Here I sit infront of my laptop, to my right is the window.... its so real that I feel grief in the air and its so melancholic... I don't like it, and I am so disgusted with it...

[pause, because my mom is talking with me about my brother]

Really I don't know how to react with this... I guess I am not ready to face a lot of things when I get back to Manila. So here I am... hearing all of this problems and stories, them not knowing: I'm trying to fight away this serious "Depression" inside of me. As I fight away this tears that wants to fall out of my eyes my chest is starting to hurt.

Fine, what I do not know wont hurt me... I don't want to know... okey let me be clueless then.
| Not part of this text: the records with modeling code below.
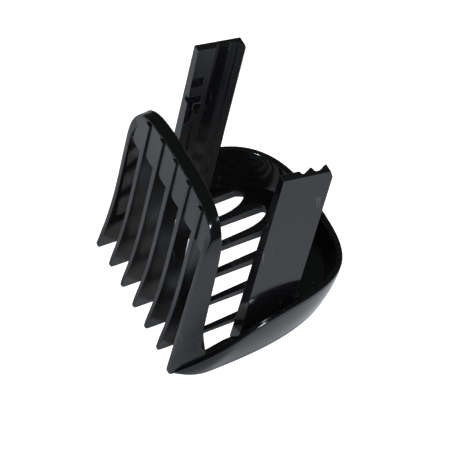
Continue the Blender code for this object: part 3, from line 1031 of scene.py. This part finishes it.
@dataclass
class Bowl:
    """The skirt round the bowl, the sole ring inside it and the gussets."""

    finishes: Finishes
    sole: Outline = Outline(0.0534, 0.0105, 0.0277, 2.75, 0.0240, 2.3)
    rim: Outline = Outline(0.0548, 0.0183, 0.0292, 3.10, 0.0240, 2.1)
    wall: float = 0.0017
    wall_tip: float = 0.0006
    full_wall_at: float = 0.0095
    foot_radius: float = 0.0012
    foot_shares: tuple[float, float] = (0.6, 0.35)
    lip_radius: float = 0.00045
    lip_shares: tuple[float, float] = (0.4, 0.2)
    bulge: float = 0.0004
    bulge_full_at: float = 0.008
    wall_steps: int = 8
    wall_inset: float = 0.55
    ring_height: float = 0.0027
    sill_inner: float = 0.0216
    sill_margin: float = 0.0001
    bar_from: float = 0.0135
    bar_width: float = 0.0013
    bar_widening: float = 0.041
    bar_height: float = 0.0009
    bar_rise: float = 0.049
    landing_before: float = 0.0050
    landing_run: float = 0.0055
    drop_run: float = 0.0040
    sole_end: float = 0.0480
    sole_cuts: int = 14
    sole_start: float = 0.0062
    slot_reach: float = 0.0474
    slot_curve: float = 10.3
    slot_setback: float = 0.0065
    slot_mouth: float = 0.0018
    slot_mouth_run: float = 0.0120
    slot_start: float = 0.0040
    slot_corner: float = 0.0010
    slot_sweep: float = 0.0085
    slot_probe: float = 0.0015
    short_slots: int = 2
    sole_round: float = 0.00022
    steps: int = 96

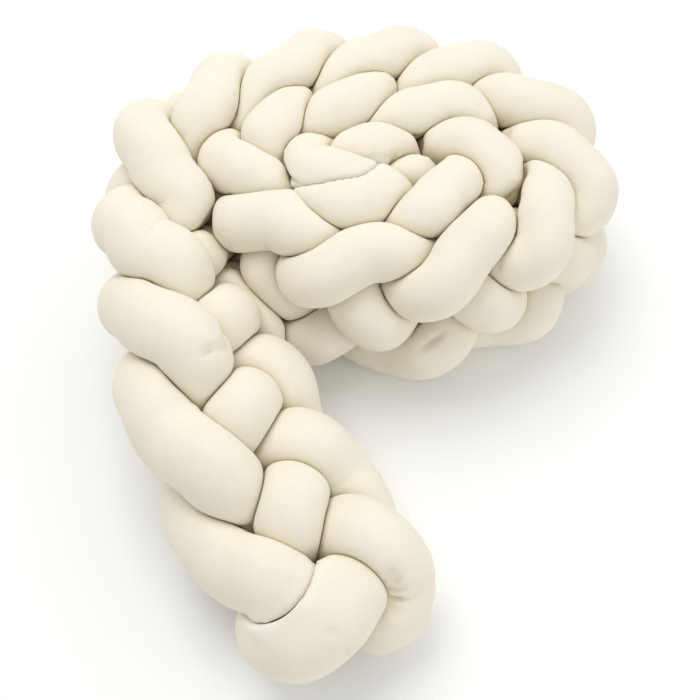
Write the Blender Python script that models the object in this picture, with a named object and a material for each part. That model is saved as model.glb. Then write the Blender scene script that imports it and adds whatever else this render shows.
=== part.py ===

Now that time is lapsing again, my heart is pounding at the thought of me embracing my new life when I get back to Manila. How do I recover from loneliness? Why does depression even exist in this world?

I sit and as I gaze outside the window I try so hard to understand why this things evolve inside our head, an hour has already passed ever since I started my entry. I don't like falling into this pit of depression thats why I must fight it, your emotions are always there... they complete you then they let you crash on your own. Spiritually God will be the one who will guide me, when all else fail... who is there to catch me? It hurts to think when you know your already lost.. who do I run to aside from God?

making it worst.. the sky is very gloomy and dark... every detail makes it even worst.